URI_Research_Magazine_Momentum_Spring_2016_Melissa-McCarthy

America will vote for its next president this November. During Election Day, pollsters will scramble to call the election before the government delivers the official results. Those polls and the ones in the decades before them, if properly analyzed, offer deep insight into how Americans tick. For the past decade, University of Rhode Island (URI) political science department Chair and Professor Brian Krueger has sought to make sense of the reams of data exit polling produces. Krueger focuses on polling because the results can help cultivate a “know-thyself” democracy, in which myths about who votes, what they vote for, and why they vote can be analyzed. Exit polls combine voters’ candidate preferences with more detailed political opinions as they make their way out the door. “Exit polls open the door to us having a less mythical political discussion, and of course, in a democracy, that’s the whole point,” Krueger says. Krueger has dedicated time and effort to understanding exit polls and what they reveal about the American public over the years. He collaborated with University of Connecticut political science Professor Samuel Best to write the 2012 book Exit Polls: Surveying the American Electorate, the first cumulative collection of exit poll results to show trends and changes in voting patterns over time. According to Krueger, exit polling as we know it today began as a means for media outlets to gain an advantage over the competition.
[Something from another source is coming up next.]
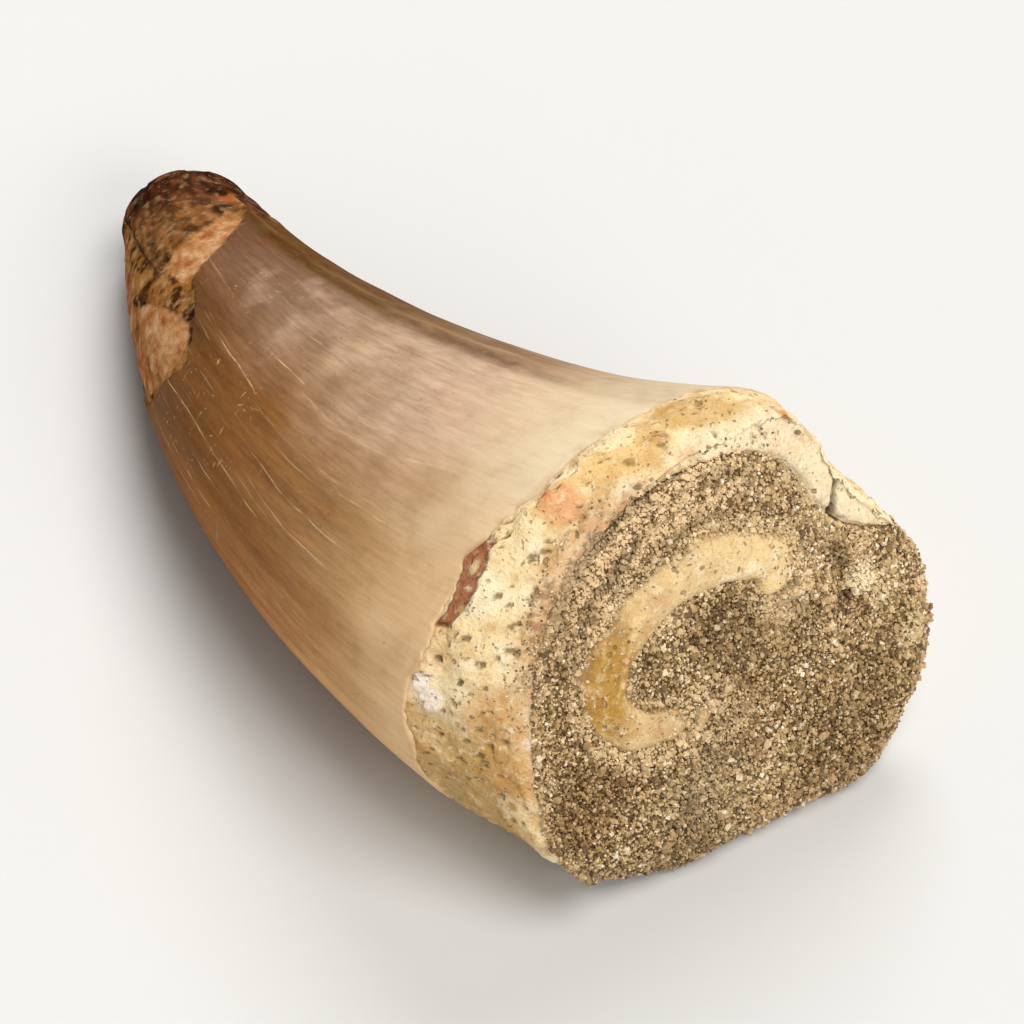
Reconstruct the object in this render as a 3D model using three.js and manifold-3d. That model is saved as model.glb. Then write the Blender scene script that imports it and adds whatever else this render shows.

Not interested in waiting for the official vote count, CBS began using exit polls in 1972 to announce the final results before its competitors. By the end of the 1980s, other news companies followed suit, making much of the reports rushed, frenzied, and redundant until exit poll consortiums, such as the National Election Pool, were created and the competition diminished. In recent years, the consortiums have taken steps to calm the frenzied attempts of networks to call a race first. The result has been that election night has seen fewer erroneous calls. They have made the exit polls more useful for researchers as well.